The music in the game is some of the most beautiful I’ve ever heard in a video game. The sheer depth in it is amazing, and it adds quite a bit to nearly every part of the game. Even the music for menus is well done. The sound effects seemed to get the same kind of attention to detail as the music, as even they are executed to near-perfection. There are different sound effects, subtle as they may be, for each kind of weapon in the game. This is reflected by the sound level of a successful weapon shot. A powerful weapon will yield a louder sound effect, while a weak weapon will get you a toned-down sound effect. This method certainly gets across how much damage is done, or can be done, by a weapon, and I’m a fan of that type of thing. Seeing it in this game makes me enjoy the game that much more.

Tactics Ogre features more in the way of replay value than most strategy RPGs, the inclusion of multiple endings, a hallmark of the Ogre series, is a nice touch. Beyond that, the game is always a joy to play, especially if you’re looking to kill a few hours. The deep class system will probably also have you coming back for more, as you may find yourself asking, “what if I had given so and so this class instead of this class…”. Tactics Ogre is a game that I would recommend getting the most out of your first time through.

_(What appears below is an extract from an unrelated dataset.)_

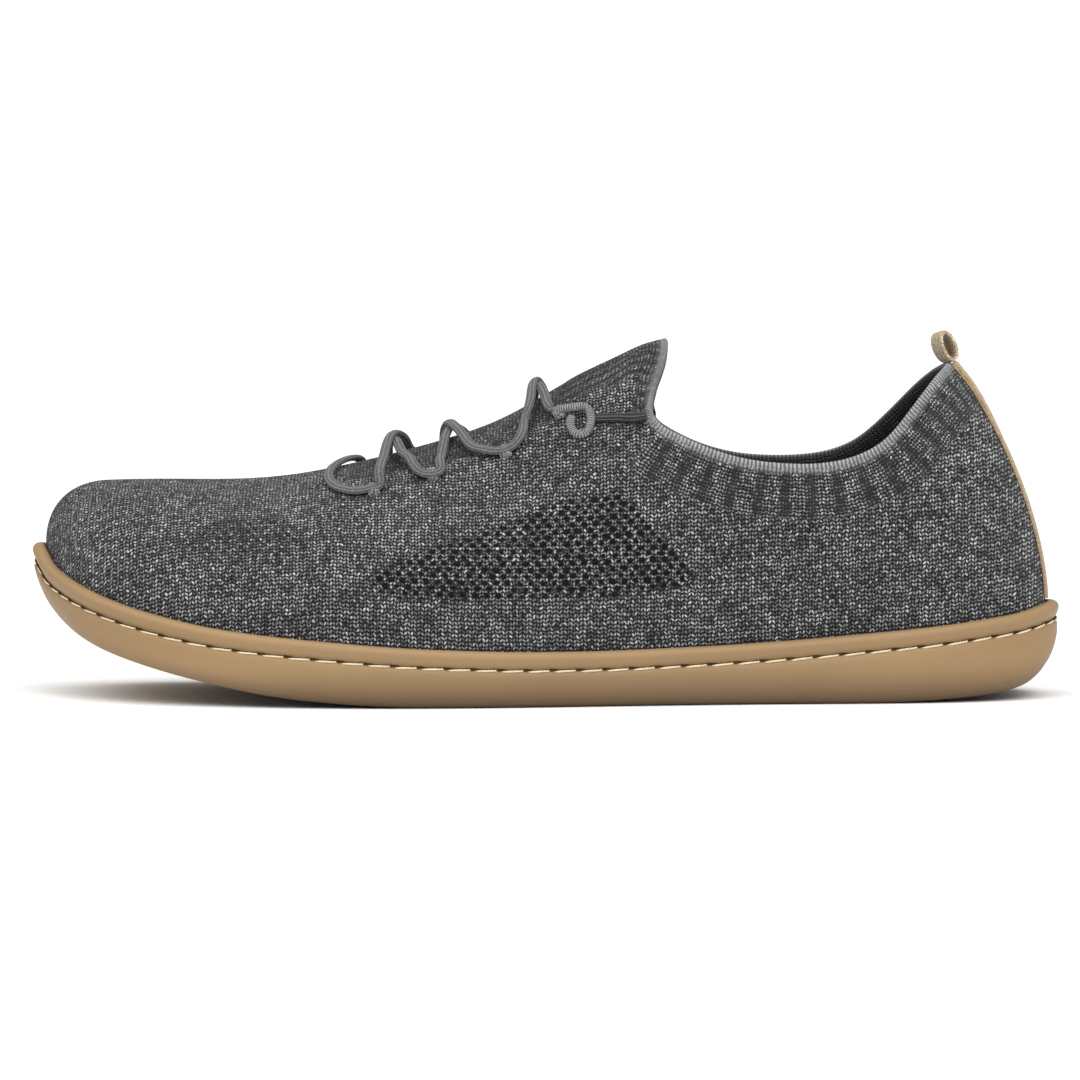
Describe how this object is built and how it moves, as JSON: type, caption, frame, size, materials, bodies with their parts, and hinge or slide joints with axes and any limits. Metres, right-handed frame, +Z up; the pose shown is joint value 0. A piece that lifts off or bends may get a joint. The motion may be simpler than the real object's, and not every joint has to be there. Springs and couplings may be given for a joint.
{
  "type": "barefoot shoe",
  "caption": "Low barefoot shoe for the left foot: a one-piece knitted sock-like upper with an elastic lace, stitched into a thin flexible rubber cupsole.",
  "frame": {"origin": "on the floor, in the middle of the shoe's length and width", "axes": "X from the toe to the heel, Y from the lateral to the medial side of the foot, Z up"},
  "size_m": [0.28, 0.1029, 0.0991],
  "materials": {
    "sole_rubber": "matte tan rubber",
    "insole_fabric": "dark knitted cover on thin foam",
    "knit": "grey heather knit",
    "lace": "grey ribbed elastic",
    "webbing": "tan woven webbing"
  },
  "bodies": {
    "root": {"outsole": "sole_rubber", "insole": "insole_fabric", "upper": "knit", "lace_crossings": "lace", "lace_knot_lateral": "lace", "lace_knot_medial": "lace", "lace_end_lateral": "lace", "lace_end_medial": "lace", "pull_loop": "webbing", "heel_tape": "webbing"}
  },
  "joints": []
}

While the game does have a nice bit of replay value in it, especially compared to other strategy RPGs, it’s still not a very replay-friendly game, as is the case for nearly anything with the term “RPG” in its genre description.

In the end, Tactics Ogre is a very satisfying, and fun strategy RPG that will likely be the best of its genre on the GBA. Tactics Ogre will get some competition from Final Fantasy Tactics Advance, so it will be interesting to see if TO can retain its crown against its only real competition.. Sadly, the GBA doesn’t exactly do the game justice, so a Game Boy Player purchase might be in order if you want to get the most out of the game.